━━ RAW RECORDS ━━
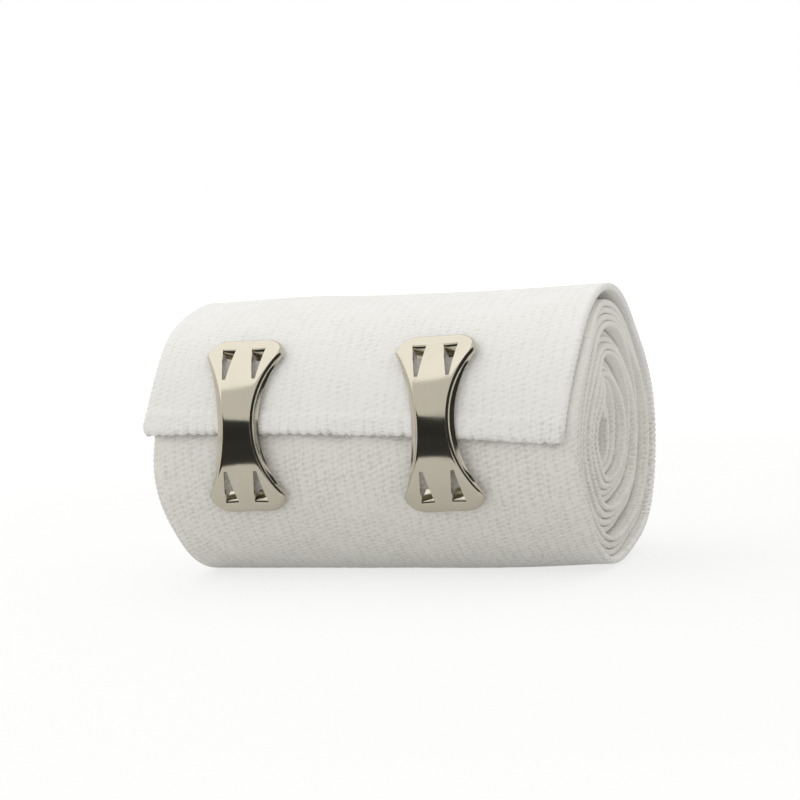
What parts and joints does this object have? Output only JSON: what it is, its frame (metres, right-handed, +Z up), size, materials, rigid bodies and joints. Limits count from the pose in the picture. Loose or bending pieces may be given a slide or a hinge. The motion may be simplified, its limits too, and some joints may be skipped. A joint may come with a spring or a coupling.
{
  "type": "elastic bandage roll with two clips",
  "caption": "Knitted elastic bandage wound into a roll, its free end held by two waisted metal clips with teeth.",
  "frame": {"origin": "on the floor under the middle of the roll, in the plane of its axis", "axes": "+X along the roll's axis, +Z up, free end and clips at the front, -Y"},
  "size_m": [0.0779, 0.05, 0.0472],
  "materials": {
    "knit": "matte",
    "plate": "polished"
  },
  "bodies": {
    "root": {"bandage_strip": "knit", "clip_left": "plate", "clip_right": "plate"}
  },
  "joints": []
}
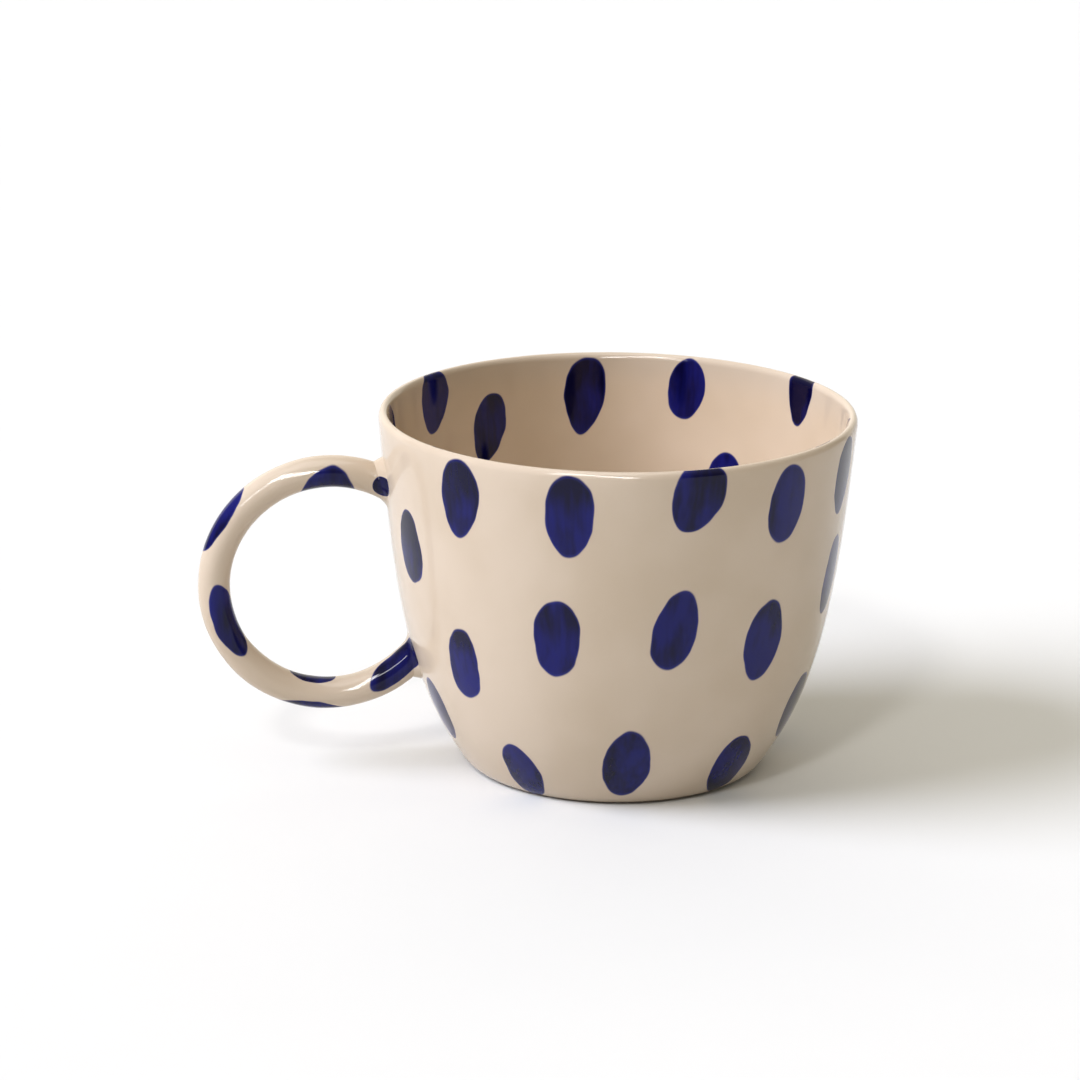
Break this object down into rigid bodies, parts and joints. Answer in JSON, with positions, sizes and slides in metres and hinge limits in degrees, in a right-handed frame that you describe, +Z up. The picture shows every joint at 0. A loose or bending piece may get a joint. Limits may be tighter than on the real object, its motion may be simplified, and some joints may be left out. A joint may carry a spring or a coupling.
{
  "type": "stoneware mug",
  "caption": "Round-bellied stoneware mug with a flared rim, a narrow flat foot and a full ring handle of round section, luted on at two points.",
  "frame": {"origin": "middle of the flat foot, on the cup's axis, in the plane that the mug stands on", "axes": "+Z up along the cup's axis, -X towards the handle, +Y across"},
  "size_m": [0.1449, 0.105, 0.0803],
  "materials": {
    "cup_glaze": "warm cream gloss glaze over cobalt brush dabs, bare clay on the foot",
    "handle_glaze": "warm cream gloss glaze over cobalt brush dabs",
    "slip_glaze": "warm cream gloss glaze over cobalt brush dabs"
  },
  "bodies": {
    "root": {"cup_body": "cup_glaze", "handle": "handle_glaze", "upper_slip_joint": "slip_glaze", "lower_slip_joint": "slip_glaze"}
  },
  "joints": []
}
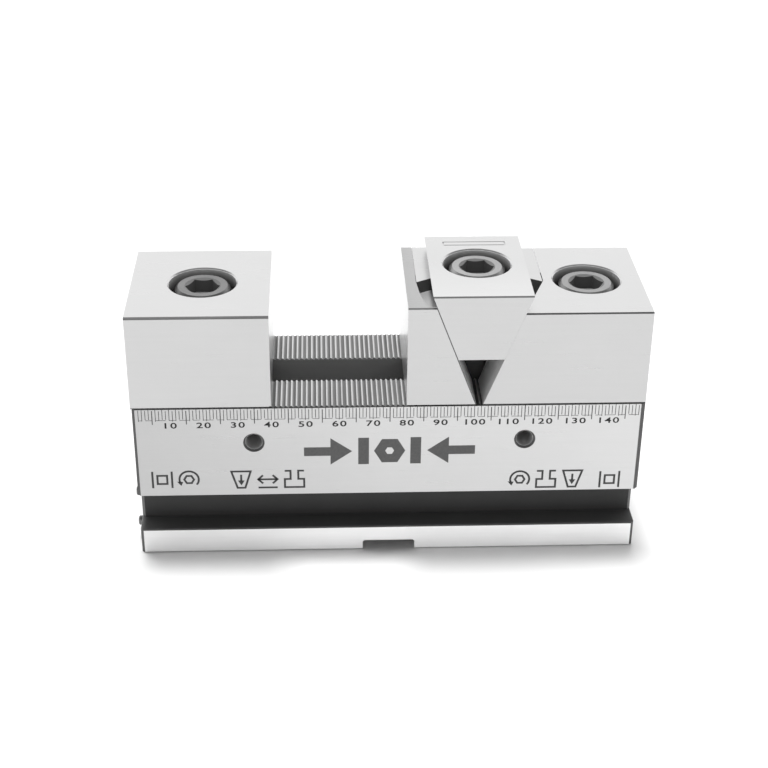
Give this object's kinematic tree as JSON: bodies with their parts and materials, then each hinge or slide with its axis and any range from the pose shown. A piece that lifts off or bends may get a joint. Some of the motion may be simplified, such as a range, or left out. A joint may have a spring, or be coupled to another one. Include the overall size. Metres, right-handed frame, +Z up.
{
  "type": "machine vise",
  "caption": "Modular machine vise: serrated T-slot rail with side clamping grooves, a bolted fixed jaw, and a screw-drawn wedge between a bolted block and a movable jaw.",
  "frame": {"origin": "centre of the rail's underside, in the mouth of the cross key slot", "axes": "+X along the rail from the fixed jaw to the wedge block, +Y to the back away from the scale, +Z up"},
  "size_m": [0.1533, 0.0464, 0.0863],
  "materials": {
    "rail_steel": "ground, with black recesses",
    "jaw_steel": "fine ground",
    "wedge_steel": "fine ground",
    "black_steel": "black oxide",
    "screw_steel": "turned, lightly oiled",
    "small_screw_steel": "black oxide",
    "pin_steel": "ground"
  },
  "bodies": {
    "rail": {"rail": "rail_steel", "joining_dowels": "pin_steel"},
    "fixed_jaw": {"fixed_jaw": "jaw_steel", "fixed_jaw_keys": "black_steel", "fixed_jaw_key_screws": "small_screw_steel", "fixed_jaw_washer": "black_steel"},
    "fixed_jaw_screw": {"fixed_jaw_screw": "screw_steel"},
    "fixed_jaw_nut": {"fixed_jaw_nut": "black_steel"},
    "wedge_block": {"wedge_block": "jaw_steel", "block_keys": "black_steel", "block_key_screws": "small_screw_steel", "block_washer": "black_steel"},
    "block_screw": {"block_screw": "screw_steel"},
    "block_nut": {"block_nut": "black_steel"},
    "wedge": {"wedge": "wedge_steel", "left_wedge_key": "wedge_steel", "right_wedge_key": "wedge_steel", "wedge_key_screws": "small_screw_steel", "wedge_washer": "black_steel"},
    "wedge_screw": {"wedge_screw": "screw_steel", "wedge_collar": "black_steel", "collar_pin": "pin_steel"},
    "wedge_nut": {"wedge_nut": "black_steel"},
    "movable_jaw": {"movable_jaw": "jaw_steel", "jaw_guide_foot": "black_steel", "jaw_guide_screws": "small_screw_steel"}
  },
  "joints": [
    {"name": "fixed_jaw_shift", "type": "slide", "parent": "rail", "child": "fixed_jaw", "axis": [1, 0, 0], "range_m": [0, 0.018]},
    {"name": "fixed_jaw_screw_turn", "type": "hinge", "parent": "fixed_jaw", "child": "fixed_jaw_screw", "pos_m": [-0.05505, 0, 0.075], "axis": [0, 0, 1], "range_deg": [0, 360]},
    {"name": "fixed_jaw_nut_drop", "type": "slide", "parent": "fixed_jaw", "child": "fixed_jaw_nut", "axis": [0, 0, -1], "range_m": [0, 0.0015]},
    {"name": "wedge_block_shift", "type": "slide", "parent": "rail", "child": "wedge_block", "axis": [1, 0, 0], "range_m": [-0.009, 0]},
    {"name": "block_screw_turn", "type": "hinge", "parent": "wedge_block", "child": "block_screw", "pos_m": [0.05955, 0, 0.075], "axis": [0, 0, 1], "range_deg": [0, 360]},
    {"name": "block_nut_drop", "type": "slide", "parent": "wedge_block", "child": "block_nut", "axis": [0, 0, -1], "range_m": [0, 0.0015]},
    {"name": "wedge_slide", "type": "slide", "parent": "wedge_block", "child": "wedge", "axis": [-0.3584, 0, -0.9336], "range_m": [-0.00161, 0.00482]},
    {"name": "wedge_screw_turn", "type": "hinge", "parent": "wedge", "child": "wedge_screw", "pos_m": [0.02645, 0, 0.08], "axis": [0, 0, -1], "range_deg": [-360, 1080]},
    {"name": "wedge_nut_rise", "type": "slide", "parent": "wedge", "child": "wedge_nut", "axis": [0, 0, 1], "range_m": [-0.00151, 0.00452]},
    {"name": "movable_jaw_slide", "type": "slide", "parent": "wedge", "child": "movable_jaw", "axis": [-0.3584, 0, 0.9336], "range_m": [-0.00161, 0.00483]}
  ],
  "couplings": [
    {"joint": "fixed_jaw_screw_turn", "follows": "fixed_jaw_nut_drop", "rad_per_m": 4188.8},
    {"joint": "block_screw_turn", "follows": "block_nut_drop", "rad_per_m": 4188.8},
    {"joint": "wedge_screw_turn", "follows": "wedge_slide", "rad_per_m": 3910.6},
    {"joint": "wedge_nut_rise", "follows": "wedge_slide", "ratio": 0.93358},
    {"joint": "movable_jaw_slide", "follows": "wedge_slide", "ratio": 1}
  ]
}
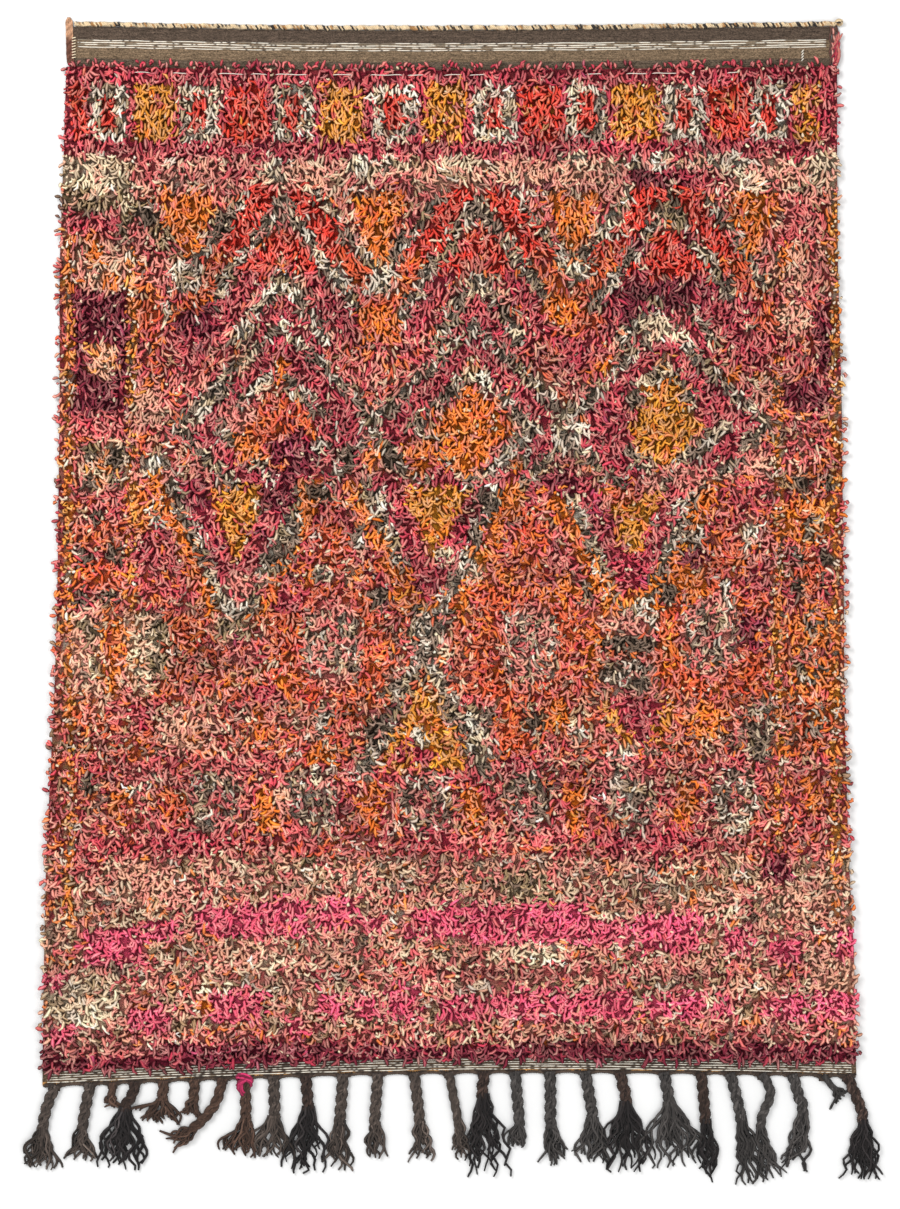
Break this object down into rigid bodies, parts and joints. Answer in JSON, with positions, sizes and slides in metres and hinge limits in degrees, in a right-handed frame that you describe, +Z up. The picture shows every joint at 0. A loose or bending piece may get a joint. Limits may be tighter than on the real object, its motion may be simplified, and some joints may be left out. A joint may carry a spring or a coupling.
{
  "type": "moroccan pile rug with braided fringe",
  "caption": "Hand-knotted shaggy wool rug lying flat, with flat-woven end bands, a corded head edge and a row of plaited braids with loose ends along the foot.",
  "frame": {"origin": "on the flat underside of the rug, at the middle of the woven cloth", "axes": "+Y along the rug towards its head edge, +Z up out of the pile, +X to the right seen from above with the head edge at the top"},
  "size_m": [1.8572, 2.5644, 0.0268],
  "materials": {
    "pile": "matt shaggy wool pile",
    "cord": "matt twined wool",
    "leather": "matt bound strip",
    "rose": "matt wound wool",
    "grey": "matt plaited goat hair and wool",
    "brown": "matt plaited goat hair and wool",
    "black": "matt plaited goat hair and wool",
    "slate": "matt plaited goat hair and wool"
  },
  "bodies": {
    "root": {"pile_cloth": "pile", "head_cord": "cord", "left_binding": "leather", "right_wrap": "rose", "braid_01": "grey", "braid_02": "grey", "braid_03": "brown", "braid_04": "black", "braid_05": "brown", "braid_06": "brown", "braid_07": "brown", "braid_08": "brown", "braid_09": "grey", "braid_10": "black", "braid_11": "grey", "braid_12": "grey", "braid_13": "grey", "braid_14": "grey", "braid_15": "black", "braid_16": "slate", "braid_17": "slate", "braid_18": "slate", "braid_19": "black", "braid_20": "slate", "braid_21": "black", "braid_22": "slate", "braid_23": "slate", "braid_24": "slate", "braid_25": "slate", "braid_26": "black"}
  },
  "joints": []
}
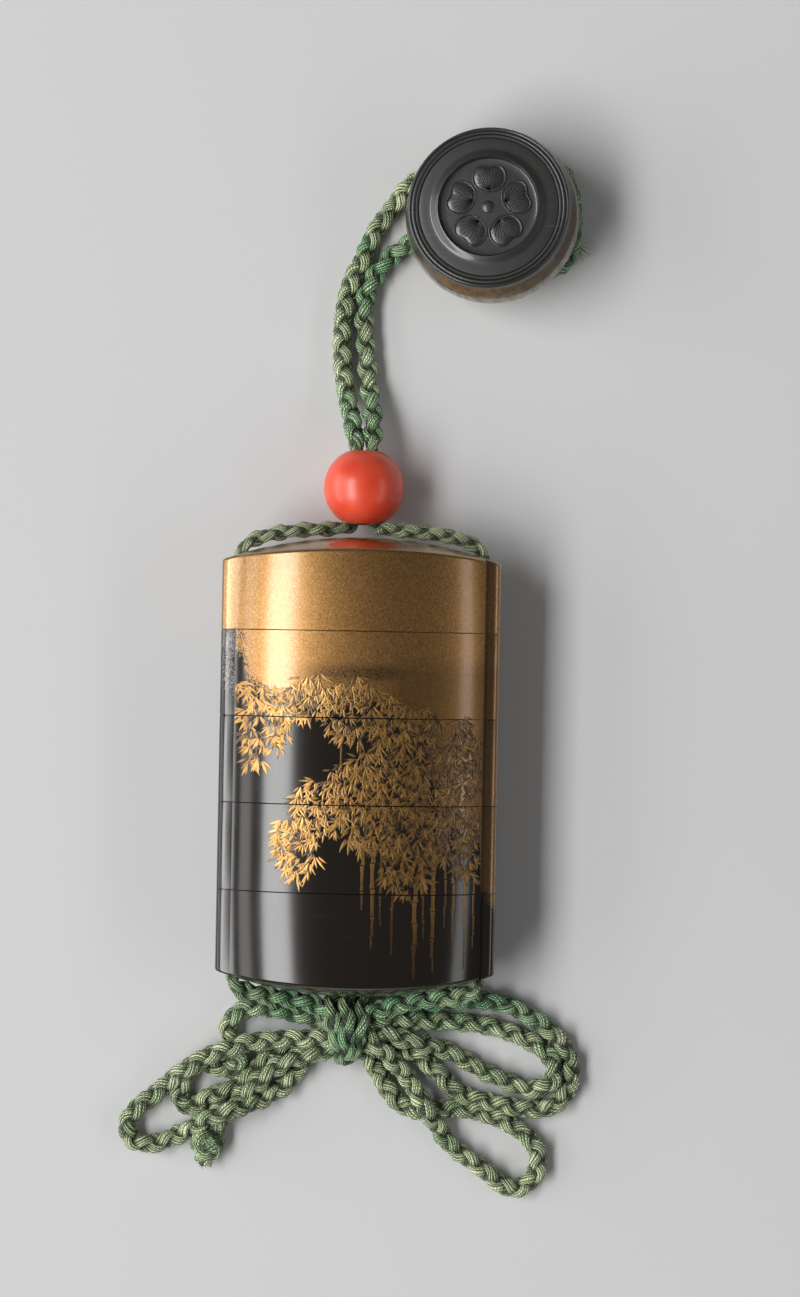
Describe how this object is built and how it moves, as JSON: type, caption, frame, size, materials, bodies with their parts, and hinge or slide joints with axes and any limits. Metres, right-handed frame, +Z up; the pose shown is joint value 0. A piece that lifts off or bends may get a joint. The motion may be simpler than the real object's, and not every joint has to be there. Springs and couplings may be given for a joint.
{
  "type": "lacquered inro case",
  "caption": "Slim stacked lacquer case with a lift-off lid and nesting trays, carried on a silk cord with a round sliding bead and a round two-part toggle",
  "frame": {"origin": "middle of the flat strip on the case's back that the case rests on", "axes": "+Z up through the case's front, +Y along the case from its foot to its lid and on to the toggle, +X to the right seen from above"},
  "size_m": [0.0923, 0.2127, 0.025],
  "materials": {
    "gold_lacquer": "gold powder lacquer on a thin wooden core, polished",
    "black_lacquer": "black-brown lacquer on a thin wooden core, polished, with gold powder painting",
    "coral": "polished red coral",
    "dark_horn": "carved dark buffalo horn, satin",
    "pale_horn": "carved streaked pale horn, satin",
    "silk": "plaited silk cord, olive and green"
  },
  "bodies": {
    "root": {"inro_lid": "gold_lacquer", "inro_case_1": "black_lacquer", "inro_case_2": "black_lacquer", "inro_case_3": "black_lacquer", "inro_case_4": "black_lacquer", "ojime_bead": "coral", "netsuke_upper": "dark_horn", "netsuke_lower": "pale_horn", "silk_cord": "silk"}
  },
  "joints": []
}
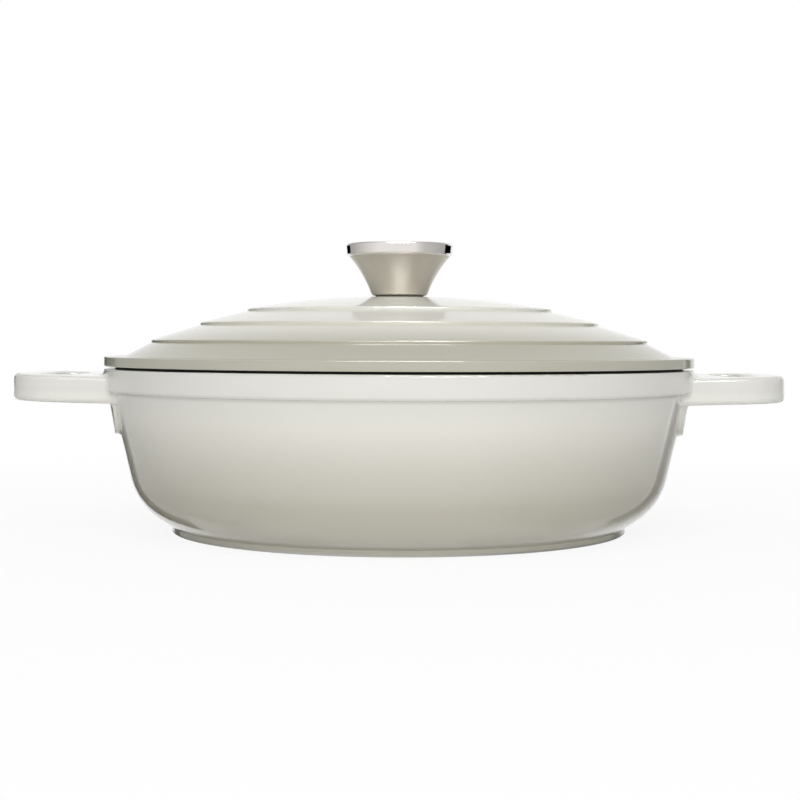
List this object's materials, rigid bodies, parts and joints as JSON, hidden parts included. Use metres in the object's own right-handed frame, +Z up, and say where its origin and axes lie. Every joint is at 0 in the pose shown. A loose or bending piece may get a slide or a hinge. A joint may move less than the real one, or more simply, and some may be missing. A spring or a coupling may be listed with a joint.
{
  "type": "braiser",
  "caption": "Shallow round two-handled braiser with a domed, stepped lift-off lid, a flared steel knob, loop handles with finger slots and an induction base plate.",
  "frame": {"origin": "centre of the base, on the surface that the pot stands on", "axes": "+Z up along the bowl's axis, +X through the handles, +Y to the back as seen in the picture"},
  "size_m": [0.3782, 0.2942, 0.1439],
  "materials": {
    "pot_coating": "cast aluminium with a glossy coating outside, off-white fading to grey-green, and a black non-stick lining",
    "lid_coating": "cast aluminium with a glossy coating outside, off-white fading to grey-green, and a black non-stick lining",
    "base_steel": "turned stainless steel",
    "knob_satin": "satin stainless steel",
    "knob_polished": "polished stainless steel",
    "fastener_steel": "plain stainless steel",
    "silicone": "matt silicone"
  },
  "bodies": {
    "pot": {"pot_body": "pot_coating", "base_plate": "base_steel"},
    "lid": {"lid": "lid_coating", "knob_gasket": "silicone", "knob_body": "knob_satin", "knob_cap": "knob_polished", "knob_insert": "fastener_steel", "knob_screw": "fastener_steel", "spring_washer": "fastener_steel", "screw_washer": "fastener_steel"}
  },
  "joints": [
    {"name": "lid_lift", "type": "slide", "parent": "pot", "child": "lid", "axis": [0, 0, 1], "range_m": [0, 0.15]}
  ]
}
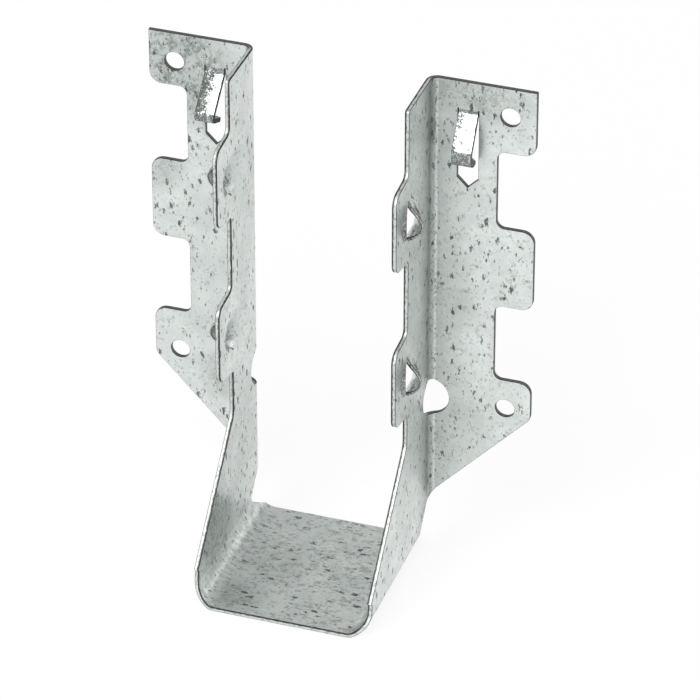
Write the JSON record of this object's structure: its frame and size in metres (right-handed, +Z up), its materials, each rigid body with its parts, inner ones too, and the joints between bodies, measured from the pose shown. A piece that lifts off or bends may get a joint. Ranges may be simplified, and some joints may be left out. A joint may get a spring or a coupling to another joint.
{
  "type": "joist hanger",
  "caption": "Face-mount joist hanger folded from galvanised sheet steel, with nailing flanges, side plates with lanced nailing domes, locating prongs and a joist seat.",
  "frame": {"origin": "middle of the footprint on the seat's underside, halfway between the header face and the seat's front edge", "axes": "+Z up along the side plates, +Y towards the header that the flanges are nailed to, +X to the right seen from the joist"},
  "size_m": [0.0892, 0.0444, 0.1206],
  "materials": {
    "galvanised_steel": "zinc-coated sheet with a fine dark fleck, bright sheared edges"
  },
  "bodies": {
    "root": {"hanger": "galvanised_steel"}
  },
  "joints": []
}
━━━
EXERCISE DIRECTIONS: Write out only the final block of lines, starting at the line with "Write the JSON" and running to the end of the material.

THE REPLY:
Write the JSON record of this object's structure: its frame and size in metres (right-handed, +Z up), its materials, each rigid body with its parts, inner ones too, and the joints between bodies, measured from the pose shown. A piece that lifts off or bends may get a joint. Ranges may be simplified, and some joints may be left out. A joint may get a spring or a coupling to another joint.
{
  "type": "joist hanger",
  "caption": "Face-mount joist hanger folded from galvanised sheet steel, with nailing flanges, side plates with lanced nailing domes, locating prongs and a joist seat.",
  "frame": {"origin": "middle of the footprint on the seat's underside, halfway between the header face and the seat's front edge", "axes": "+Z up along the side plates, +Y towards the header that the flanges are nailed to, +X to the right seen from the joist"},
  "size_m": [0.0892, 0.0444, 0.1206],
  "materials": {
    "galvanised_steel": "zinc-coated sheet with a fine dark fleck, bright sheared edges"
  },
  "bodies": {
    "root": {"hanger": "galvanised_steel"}
  },
  "joints": []
}